Below, Figure 1 demonstrates how the Options for Homes loan can help reduce the necessary household income (HHI) needed to buy a home that is $300,000. In the third column, “additional help” could come from the CMHC First-Time Home Buyer Initiative.

Figure 1

Through its model, Options for Homes is the developer (similar to Cahdco). They acquire the land and hire the necessary consultants to build the buildings. Separately, there is the Home Ownership Alternatives, which acts as the “keeper of the fund”. The fund has grown to nearly $100 million since its inception. When the second mortgages are paid back with appreciation this is added to the fund, contributing to its growth. Additionally, Options for Homes looks to governments and the private sector for investment. It is a self-sustaining and permanent revolving fund that represents “social equity”. The fund is used to purchase land and build new projects.

Figure 2

The Options for Homes’ loan is available to first-time homeowners. The only requirements are that the buyer has a minimum 5% down payment, qualifies and secures a mortgage from a primary lender (Options for Homes has relationships with financial institutions who work with buyers), and will live in the Options for Homes’ unit.


Alex Miller, of Big Block Construction, presented on principles of how to solve affordable housing need by building homeownership units. He highlighted the need for strong team members, an effective process, and established partnerships.

Miller used a personal example that Big Block Construction was a part of in Saskatoon. In 2008, Saskatoon was in a housing crisis where 2,500 affordable homes were needed. The city identified the need and provided funding in partnership with CMHC by way of a mortgage flexibility support program. Non-profits then administered the program. Developers, such as Big Block Construction, were brought in to design and build the projects. More than 2,500 affordable homes were created from the initiative. Miller highlighted the importance that each stakeholder involved in the process focused on their area of expertise.

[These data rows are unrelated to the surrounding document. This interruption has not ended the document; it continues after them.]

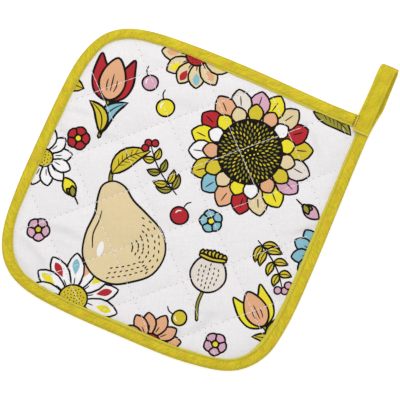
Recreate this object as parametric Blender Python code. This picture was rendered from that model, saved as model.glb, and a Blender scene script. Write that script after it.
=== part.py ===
"""A quilted pot holder with a bound edge and a hanging loop at its one sharp corner.

The pad lies on its back. X runs along the edge that ends at the loop, Y runs the way
the loop points, and Z is up. The origin is on the underside, at the middle of the pad.
The sizes below are in millimetres, and the objects are made in metres.
"""

import math
from collections import namedtuple

import bmesh
import bpy
import numpy as np
from mathutils import Vector
from mathutils.geometry import delaunay_2d_cdt, interpolate_bezier

MM = 0.001

# The bound edge seen from above, anticlockwise from the loop's corner back to it.
# heading is the way the edge runs there, in degrees from +X, and tape is how far the
# binding reaches in over the cloth. Between two rows the edge is one smooth arc.
Station = namedtuple("Station", "name x y heading tape")
OUTLINE = (
    Station("loop corner, start", 109.9, 108.4, 185, 9.3),
    Station("top edge, middle", 12.0, 107.8, 180, 9.3),
    Station("top edge, far end", -47.5, 105.8, 184, 7.9),
    Station("far top corner", -98.9, 84.7, 239, 7.5),
    Station("far edge, upper end", -108.4, 50.0, 266, 8.5),
    Station("far edge, middle", -110.7, -21.0, 269, 8.6),
    Station("far edge, lower end", -109.8, -54.0, 274, 7.6),
    Station("far bottom corner", -93.6, -95.2, 320, 8.7),
    Station("bottom edge, far end", -58.3, -106.6, 355, 8.9),
    Station("bottom edge, middle", 3.0, -108.0, 360, 9.6),
    Station("bottom edge, near end", 55.2, -106.0, 368, 8.9),
    Station("near bottom corner", 92.1, -94.2, 400, 8.9),
    Station("loop side, lower end", 106.8, -69.0, 439, 10.4),
    Station("loop side, middle", 110.2, -13.0, 450, 10.2),
    Station("loop side, upper end", 108.7, 91.0, 450, 9.1),
    Station("loop corner, end", 109.9, 108.4, 443, 9.0),
)
EDGE_STEPS = 120            # sections round the edge
CORNER_BLEND = 24.0         # how far from the sharp corner the mitre fades out
GAP = 0.3                   # clearance between two pieces that touch

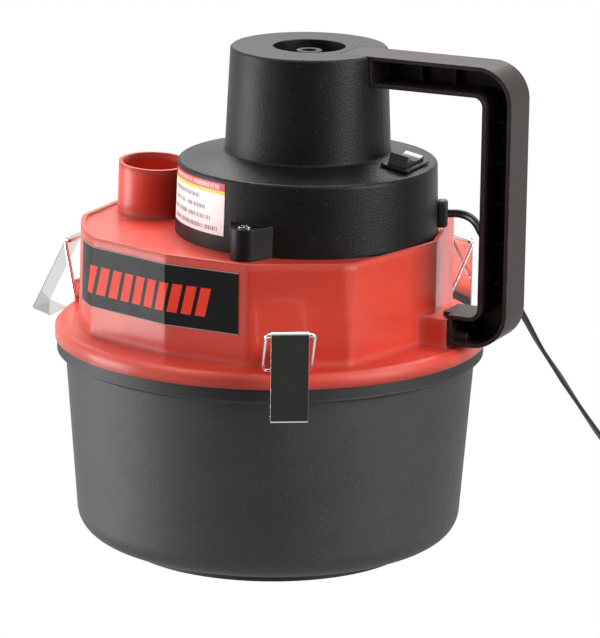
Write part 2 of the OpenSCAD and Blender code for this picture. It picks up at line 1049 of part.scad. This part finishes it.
module rating_label() {
    color("#ece9e4")
    translate([motor_x, 0, 0])
        intersection() {
            difference() {
                translate([0, 0, drum_z])
                    cylinder(r1 = drum_r + 0.3, r2 = drum_up_r + 0.3, h = drum_top_z - 2 - drum_z);
                translate([0, 0, drum_z])
                    cylinder(r1 = drum_r, r2 = drum_up_r, h = drum_top_z - 2 - drum_z);
            }
            rotate([0, 0, label_from])
                rotate_extrude(angle = label_to - label_from)
                    translate([60, label_z])
                        square([30, label_h]);
        }
}

// ---------- lead, coil and plug ----------

module power_lead() {
    color("#161616")
        swept_lead(route);
}

module lead_coil() {
    color("#161616")
    translate([coil_at[0], coil_at[1], tie_t])
        ring(coil_r + coil_half, coil_r - coil_half, coil_h);
}

module coil_tie() {
    color("#202020")
    translate([coil_at[0], coil_at[1] + coil_r, coil_h / 2 + tie_t])
        difference() {
            cube([tie_w, 2 * (coil_half + tie_t) + 0.5, coil_h + 2 * tie_t], center = true);
            cube([tie_w + 1, 2 * coil_half + 0.5, coil_h], center = true);
        }
}

module lead_tail() {
    color("#161616")
        swept_lead(tail);
}

// Places a child on the plug's axis, with +X toward its tip
module at_plug() {
    translate([plug_at[0], plug_at[1], plug_r + 0.6])
        rotate([0, 0, -plug_turn])
            children();
}

module plug_boot() {
    color("#141414")
    at_plug()
        rotate([0, 90, 0])
            translate([0, 0, -30])
                cylinder(r1 = 3.2, r2 = 6.5, h = 12);
}

module plug_body() {
    color("#1a1a1a")
    at_plug()
        rotate([0, 90, 0])
            difference() {
                union() {
                    translate([0, 0, -18])
                        cylinder(r = plug_r + 0.6, h = 16);
                    translate([0, 0, -2])
                        cylinder(r = plug_r - 0.1, h = plug_l - 16);
                }
                translate([0, 0, 6])
                    cylinder(r = 3.6, h = 60);
                for (a = [90, 270])
                    rotate([0, 0, a])
                        translate([6.5, -2.6, 4])
                            cube([10, 5.2, 20]);
            }
}

module plug_cap() {
    color("#222222")
    at_plug()
        rotate([0, 90, 0])
            translate([0, 0, plug_l - 18])
                difference() {
                    cylinder(r1 = plug_r - 0.1, r2 = 6.5, h = 8);
                    translate([0, 0, -1])
                        cylinder(r = 2.55, h = 12);
                    translate([0, 0, -1])
                        cylinder(r = 3.6, h = 5);
                }
}

module plug_side_contacts() {
    color("silver")
    at_plug()
        rotate([0, 90, 0])
            for (a = [90, 270])
                rotate([0, 0, a])
                    translate([6.5, -2, 5])
                        cube([4.6, 4, 18]);
}

module plug_spring() {
    color("#a9adb2")
    at_plug()
        rotate([0, 90, 0])
            translate([0, 0, 8])
                ring(2.6, 1.8, 4);
}

module plug_fuse() {
    color("#cfd8dc")
    at_plug()
        rotate([0, 90, 0])
            translate([0, 0, 12])
                cylinder(r = 3.1, h = 19);
}

module plug_tip() {
    color("#c9ccd0")
    at_plug()
        rotate([0, 90, 0])
            translate([0, 0, 31]) {
                cylinder(r = 3.3, h = 6.5);
                cylinder(r = 2.5, h = 13);
                translate([0, 0, 13])
                    sphere(r = 2.5);
            }
}

tub();
lid();
lid_gasket();
inlet_deflector();
filter_cage();
cage_screws();
foam_filter();
filter_band();
float();
fan_plate();
fan_plate_screws();
motor_can();
motor_magnets();
motor_end_cap();
motor_brushes();
motor_bushes();
motor_terminals();
noise_suppressor();
motor_shaft();
armature();
commutator();
impeller();
impeller_nut();
motor_housing();
housing_screws();
top_screw();
handle();
handle_screws();
switch_frame();
switch_rocker();
switch_terminals();
internal_leads();
lead_grommet();
front_bail();
front_lever();
rear_bail();
rear_lever();
port_side_bail();
port_side_lever();
brand_panel();
rating_label();
power_lead();
lead_coil();
coil_tie();
lead_tail();
plug_boot();
plug_body();
plug_cap();
plug_side_contacts();
plug_spring();
plug_fuse();
plug_tip();
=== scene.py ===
"""Looks of the canister vacuum: camera, lights, procedural materials, and pieces in finer mesh."""
import json
import math

import bmesh
import bpy
from mathutils import Matrix, Vector


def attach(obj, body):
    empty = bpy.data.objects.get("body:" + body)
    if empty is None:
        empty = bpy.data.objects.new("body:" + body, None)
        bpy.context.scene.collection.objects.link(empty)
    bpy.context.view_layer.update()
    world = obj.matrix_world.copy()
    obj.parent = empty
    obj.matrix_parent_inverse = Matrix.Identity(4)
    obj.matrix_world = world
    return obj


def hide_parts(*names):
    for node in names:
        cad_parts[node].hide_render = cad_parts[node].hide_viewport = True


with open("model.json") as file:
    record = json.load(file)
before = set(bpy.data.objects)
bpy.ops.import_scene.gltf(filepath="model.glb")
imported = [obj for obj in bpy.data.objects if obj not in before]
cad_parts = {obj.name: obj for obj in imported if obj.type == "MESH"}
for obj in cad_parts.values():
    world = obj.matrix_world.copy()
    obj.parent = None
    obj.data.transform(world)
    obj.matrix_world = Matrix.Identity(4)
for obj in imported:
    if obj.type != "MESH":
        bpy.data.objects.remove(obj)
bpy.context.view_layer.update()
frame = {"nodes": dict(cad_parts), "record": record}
nodes = frame["nodes"]
MM = 0.001


# ---------- node helpers ----------

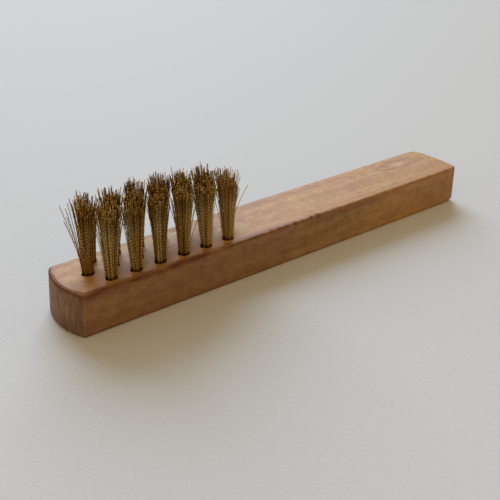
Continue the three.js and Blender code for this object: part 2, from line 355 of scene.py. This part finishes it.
def along_places(side):
    """Where the grid's lines meet a side of the block: from the head's corner to the tuft field,
    the field in twelfths of a pitch, and then evenly to the grip's corner."""
    head = BLOCK_LOW.x + end_corner(HEAD_BOW, HEAD_CORNERS)[side][0]
    grip = BLOCK_HIGH.x - end_corner(GRIP_BOW, GRIP_CORNERS)[side][0]
    to_field = head + (FIELD_START - head) * np.linspace(0, 1, ALONG_HEAD + 1)[:-1]
    field = np.linspace(FIELD_START, FIELD_END, ALONG_FIELD + 1)
    t = np.linspace(0, 1, ALONG_GRIP + 1)[1:]
    closer = 1 - (1 - t) ** 1.06
    return np.concatenate([to_field, field, FIELD_END + (grip - FIELD_END) * closer])


def end_line(crown, inward, bow, corners):
    """The outline across an end, from its front corner to its back one."""
    (_, front), (_, back) = end_corner(bow, corners)
    y = front + (back - front) * (across_places() + 1) / 2
    return np.stack([crown + inward * end_depth(y, bow, corners), y], 1)


def block_outline():
    """The plan outline, anticlockwise from the head's front corner, as points, outward normals
    and the share of the head's rake that each point takes."""
    x = along_places(0)
    front = np.stack([x, -side_line(x, 0)], 1)
    x = along_places(1)[::-1]
    back = np.stack([x, side_line(x, 1)], 1)
    grip = end_line(BLOCK_HIGH.x, -1, GRIP_BOW, GRIP_CORNERS)
    head = end_line(BLOCK_LOW.x, 1, HEAD_BOW, HEAD_CORNERS)[::-1]
    points = np.concatenate([front[:-1], grip[:-1], back[:-1], head[:-1]])
    steps = np.roll(points, -1, 0) - points
    steps /= np.linalg.norm(steps, axis=1)[:, None]
    tangent = steps + np.roll(steps, 1, 0)
    normal = np.stack([tangent[:, 1], -tangent[:, 0]], 1)
    normal /= np.linalg.norm(normal, axis=1)[:, None]
    rake = smooth(FIELD_START, BLOCK_LOW.x + HEAD_BOW, points[:, 0])
    return points, normal, rake


def edge_radius(points, at_top):
    """Radius of the round along an edge at each outline point: largest at the head, which wears
    most, and along the underside at the grip's end. The front edge of the face is worn wider by
    the head, crisp towards the grip, and torn in small bites along a stretch in between."""
    x = points[:, 0]
    radius = (1.3 - 0.4 * smooth(BLOCK_LOW.x, FIELD_END + PITCH, x)) * MM
    if not at_top:
        return radius + (HEEL_EDGE - radius) * smooth(BLOCK_HIGH.x - HEEL_LENGTH, BLOCK_HIGH.x, x)
    front = smooth(-0.3 * HALF_WIDTH, -0.9 * HALF_WIDTH, points[:, 1])
    worn = 0.9 * smooth(-30 * MM, -55 * MM, x) - 0.25 * smooth(-40 * MM, -10 * MM, x)
    torn = smooth(-18 * MM, -8 * MM, x) * smooth(30 * MM, 14 * MM, x)
    bites = np.clip(ripple(x / (1.1 * MM), seed=4) + 0.6 * ripple(x / (0.45 * MM), seed=5), 0, 1.3)
    nicks = 0.15 * np.clip(ripple(x / (3 * MM), seed=6), 0, 1)
    return radius + front * (worn + 1.2 * torn * bites + nicks) * MM


def block_shell(points, normal, rake):
    """Rings of the outline up the block, bottom to top: drawn in along a quarter round at the
    underside and at the face, and straight between. Returns the points and, for each, how much
    it belongs to an edge and to the end grain, which fades out over the round up to the face."""
    low, high = edge_radius(points, False), edge_radius(points, True)
    end = smooth(0.45, 0.85, np.abs(normal[:, 0]))
    rings, edges = [], []
    for turn in np.linspace(0, math.pi / 2, ROUND_STEPS + 1):
        rings.append((low * (1 - math.sin(turn)), low * (1 - math.cos(turn))))
        edges.append(0.25 + 0.5 * math.sin(2 * turn))
    for t in np.linspace(0, 1, SIDE_STEPS + 1)[1:-1]:
        rings.append((0 * low, low + (THICKNESS - high - low) * t))
        edges.append(0.25 * max(0, 1 - 8 * min(t, 1 - t)))
    for turn in np.linspace(math.pi / 2, 0, ROUND_STEPS + 1):
        rings.append((high * (1 - math.sin(turn)), THICKNESS - high * (1 - math.cos(turn))))
        edges.append(0.3 + 0.7 * math.sin(2 * turn))
    shell, edge, ends = [], [], []
    fade = np.ones(len(rings))
    fade[-ROUND_STEPS - 1 :] = smooth(0.2, 1.3, np.linspace(math.pi / 2, 0, ROUND_STEPS + 1))
    for (inset, height), amount, share in zip(rings, edges, fade):
        back = HEAD_RAKE * rake * np.clip((height - low) / (THICKNESS - low), 0, 1)
        flat = points - normal * inset[:, None]
        shell.append(np.stack([flat[:, 0] + back, flat[:, 1], BLOCK_LOW.z + height], 1))
        edge.append(np.full(len(points), amount))
        ends.append(end * share)
    return np.array(shell), np.array(edge), np.array(ends)


def cap_grid(ring, count):
    """The grid that fills a ring of outline points: straight lines from the front edge to the
    back, pushed out near the two ends by what the end stands beyond such a line. Returns plan
    points (along, across, 2) and the ring's number for each place on the border."""
    n, m = count
    number = np.full((n, m), -1)
    total = 2 * (n - 1) + 2 * (m - 1)
    number[:, 0] = np.arange(n)
    number[-1, :] = n - 1 + np.arange(m)
    number[:, -1] = (n - 1) + (m - 1) + (n - 1) - np.arange(n)
    number[0, :] = (2 * (n - 1) + 2 * (m - 1) - np.arange(m)) % total
    border = lambda where: ring[number[where]][..., :2]
    front, back = border((slice(None), 0))[:, None], border((slice(None), -1))[:, None]
    across = ((across_places() + 1) / 2)[None, :, None]
    grid = front * (1 - across) + back * across
    x = grid[:, :1, :1]
    near_head = smooth(FIELD_START, ring[0, 0], x)
    near_grip = smooth(ring[n - 1, 0] - PITCH, ring[n - 1, 0], x)
    head_push = border((0, slice(None)))[None] - grid[:1]
    grip_push = border((-1, slice(None)))[None] - grid[-1:]
    return grid + near_head * head_push + near_grip * grip_push, number


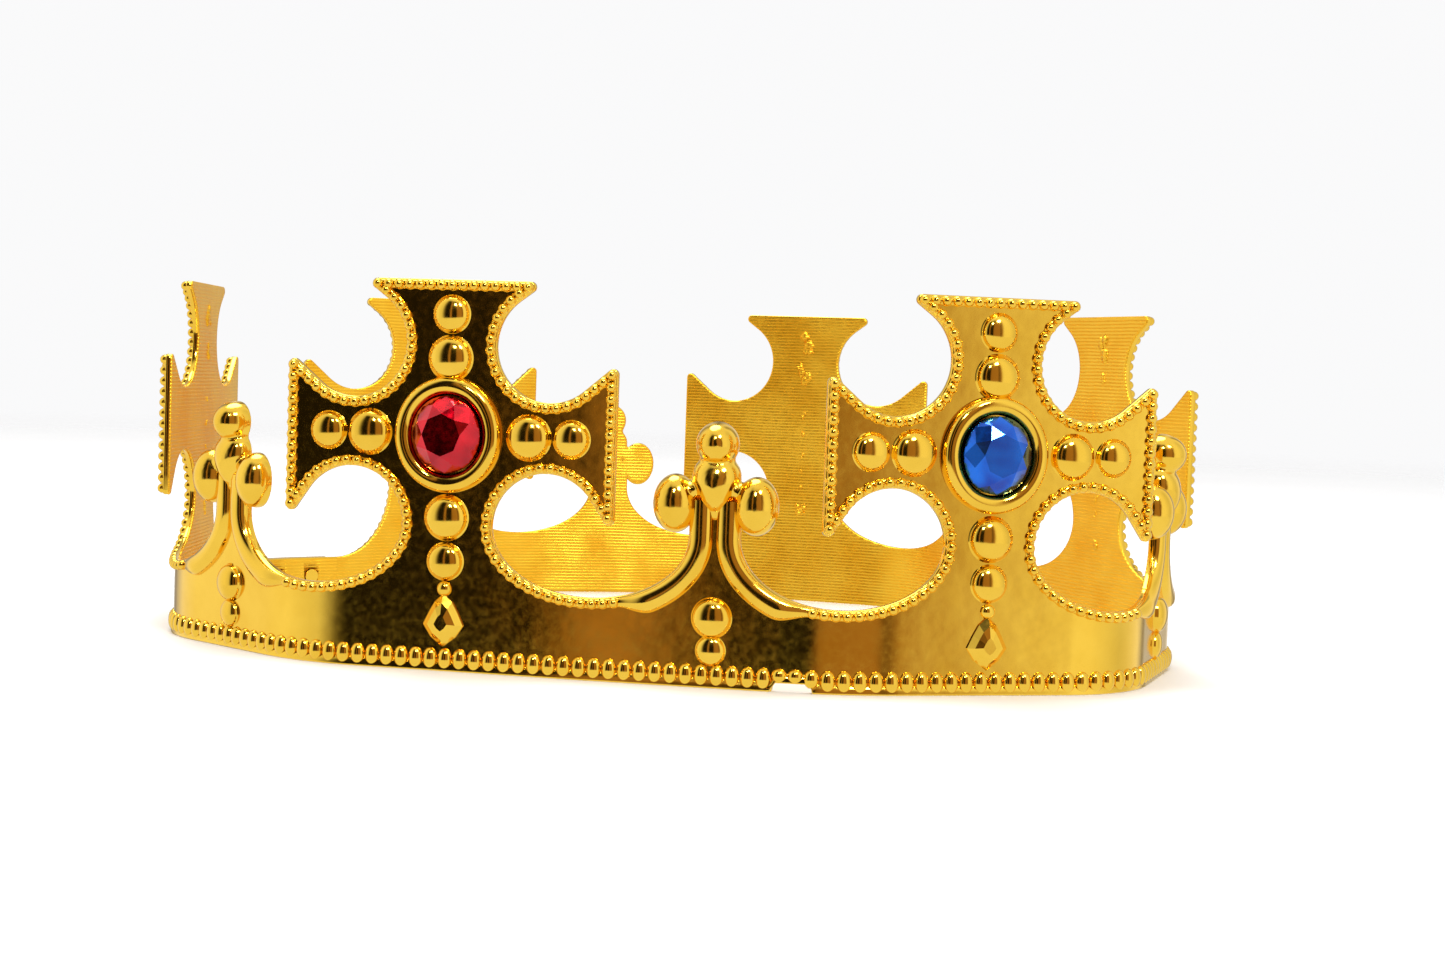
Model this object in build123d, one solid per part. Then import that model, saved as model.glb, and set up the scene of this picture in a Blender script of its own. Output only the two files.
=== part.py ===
"""A toy king's crown: a flat-moulded gold strip bent into an oval ring, with glued gems.

The frame is in millimetres. +Z is up, the crown stands on z = 0, and its front faces -Y.
The wall follows a plan line made of straight stretches (behind each cross and fleur) and arcs.
That line is the inner face of the wall. Seen from above it runs counter-clockwise, so the
outer face is on its right.
"""
from build123d import *
import math
import os

# ---- Driving dimensions: the moulded strip -------------------------------------------------
WALL = 1.3                  # thickness of the sheet
PITCH = 92.0                # from one cross to the next, along the strip
CROSS_FLAT = 15.0           # half length of the straight stretch behind a cross
FLEUR_FLAT = 11.0           # half length of the straight stretch behind a fleur
BAND_TOP = 17.0             # where the crosses and fleurs stand on the headband
FIRST_HEADING = -88.0       # direction of the strip at the first cross, in degrees from +X
# Bend of the strip, in degrees, at each of the ten loops between a cross and a fleur
BENDS = (45, 32, 2, 24, 54, 46, 7, 40, 32, 23)
CLOSURE_ARC_RUN = 17.0      # tangent length of the bend in the closure

# ---- Driving dimensions: the raised relief -------------------------------------------------
BORDER_WIDTH = 2.3          # beaded border round the crosses and loops
BORDER_RISE = 1.15
RIM_HEIGHT = 3.6            # beaded rim along the bottom of the headband
RIM_RISE = 1.0
NOTCH_WIDTH = 6.2           # moulding notch in the bottom edge, beside the front fleur
NOTCH_DEPTH = 1.5
NOTCH_OFFSET = 13.6

# ---- Driving dimensions: crosses and loops -------------------------------------------------
CROSS_TOP = 66.0
CROSS_MID = 40.0            # height of the gem's centre
ARM_REACH = 29.0            # from the middle line to the end of an arm
ARM_RISE = 13.0             # upper corner of an arm's end, above the gem's centre
ARM_DROP = 16.0             # lower corner of an arm's end, below it
TOP_HALF = 16.2             # half width of the top edge, before its corners are rounded
BAY_OFFSET_U = 17.2         # centre of a round bay between two arms, from the middle line
BAY_OFFSET_Z = 15.2         # and above or below the gem's centre
BAY_RADIUS = 9.3
LOOP_CENTRE_U = 24.8        # middle of a loop, from the cross's middle line
LOOP_HALF_WIDTH = 16.9
LOOP_DEPTH = 11.0           # from the loop's widest line down to its lowest point
CORNER_RADIUS = 0.9

# ---- Driving dimensions: fleurs ------------------------------------------------------------
FLEUR_TOP = 44.0
BULB_RADIUS = 3.6
PETAL_HALF_WIDTH = 4.4
PETAL_HALF_HEIGHT = 5.4
PETAL_MID = 34.0
PETAL_CREST = 34.4          # height of the petal's fullest place
CURL_RADIUS = 3.0
CURL_REACH = 7.5
CURL_MID = 28.3
SHOULDER_RADIUS = 3.8
SHOULDER_REACH = 6.6
SHOULDER_MID = 31.2
COLLAR_HALF_WIDTH = 4.9
COLLAR_LOW = 27.2
COLLAR_HIGH = 30.2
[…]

Similar to Cahdco’s own process, Miller explained that analysis is key to the project. You must first understand the need, demand, budget, equity sources, funding programs, financing, and the pro forma to answer the questions: “Is it bankable?” and “Does it pencil out?”. He cautions not to get hung up on a rendering or what it might look like in this early phase. You can only move on to design once the business plan has been proven.

Community Land Trusts

Tiffany Duzita, from Community Land Trust, shifted the focus of affordable homeownership by individuals to discuss community ownership of land and buildings. She defined community land trusts (CLT) as non-profit organizations that have a goal to control, obtain, steward and hold land to solve problems the pure markets often struggle with. The benefits of community ownership are that it builds permanent community wealth, is mission driven (versus profit), builds community resilience, involves the community, and preserves land because more land is not being created.

The Co-operative Housing Federation of BC, has been a leader in bringing together social enterprises and creating CLTs. Duzita highlighted that Canadian CLTs are more sector based, born from the co-operative housing sector, compared to those in the United States that are often grassroots organizations. As a sector-based organization, Community Land Trust develops and redevelops housing. Today, Community Land Trust has more than 2,600 homes. Approximately 75% of the portfolio is co-op housing and 25% is non-profit housing.

Figure 3

Since the early 1990s, Community Land Trust has grown and evolved into real estate development and portfolio management. It has created multiple societies that each have their own function to support the portfolio and partner investments.

Figure 4

Community Land Trust sees the land trust model as a success because it offers housing at a fair price, provides secure tenure, builds communities, and is a strong partner and community advocate for government dollars and land.


Each of these are models that could be replicated across the country. Cahdco is currently investigating ways to develop affordable homeownership units and provide shared equity mortgages, similar to Options for Homes. Municipalities beyond Saskatoon could partner with CMHC, non-profits, and developers to build affordable homeownership units to respond to their housing need. And more community land trusts are being created across the country, including work that is underway to determine if it feasible to create one here in Ottawa. While much affordable housing work is done on rental housing, exploring homeownership and community ownership is also a key piece of housing affordability.